_What the task asks:_ Below is a block of records. Copy every line in it that contains the word "each".

_Provided records:_
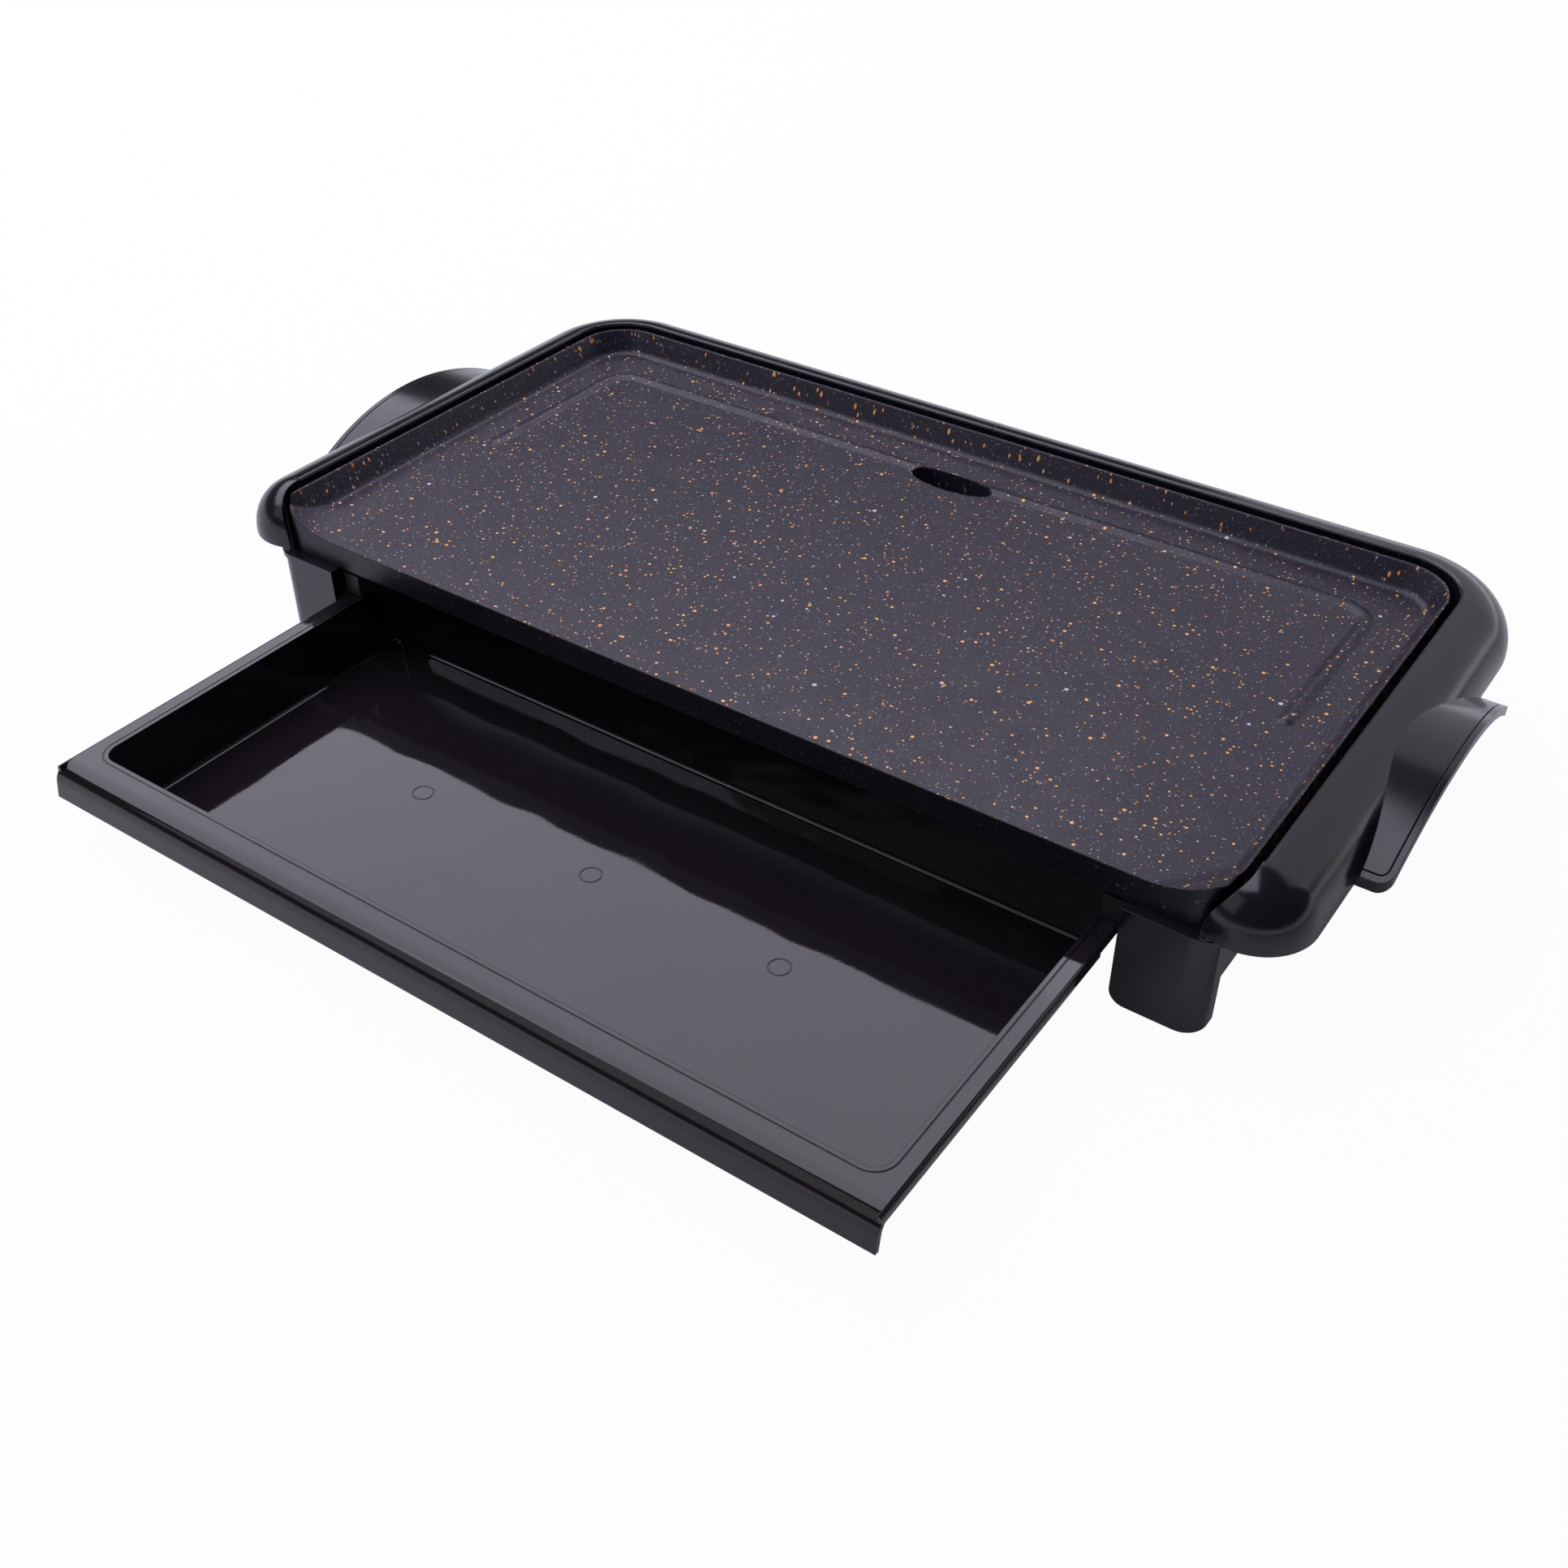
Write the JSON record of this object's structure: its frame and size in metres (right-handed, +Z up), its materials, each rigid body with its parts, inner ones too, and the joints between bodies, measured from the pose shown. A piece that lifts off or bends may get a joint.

...

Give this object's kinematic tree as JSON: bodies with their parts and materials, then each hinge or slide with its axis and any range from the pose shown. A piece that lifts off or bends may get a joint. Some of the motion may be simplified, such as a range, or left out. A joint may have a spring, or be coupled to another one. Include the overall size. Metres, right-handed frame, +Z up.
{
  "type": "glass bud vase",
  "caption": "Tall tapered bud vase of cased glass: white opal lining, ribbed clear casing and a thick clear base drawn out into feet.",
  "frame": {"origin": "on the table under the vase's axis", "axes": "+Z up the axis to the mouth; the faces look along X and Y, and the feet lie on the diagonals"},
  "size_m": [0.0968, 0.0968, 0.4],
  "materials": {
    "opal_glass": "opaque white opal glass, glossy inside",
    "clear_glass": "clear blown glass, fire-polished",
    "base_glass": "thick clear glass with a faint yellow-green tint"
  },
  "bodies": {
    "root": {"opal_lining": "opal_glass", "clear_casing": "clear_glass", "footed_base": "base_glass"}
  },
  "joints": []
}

_Worked answer:_
Write the JSON record of this object's structure: its frame and size in metres (right-handed, +Z up), its materials, each rigid body with its parts, inner ones too, and the joints between bodies, measured from the pose shown. A piece that lifts off or bends may get a joint.
Give this object's kinematic tree as JSON: bodies with their parts and materials, then each hinge or slide with its axis and any range from the pose shown. A piece that lifts off or bends may get a joint. Some of the motion may be simplified, such as a range, or left out. A joint may have a spring, or be coupled to another one. Include the overall size. Metres, right-handed frame, +Z up.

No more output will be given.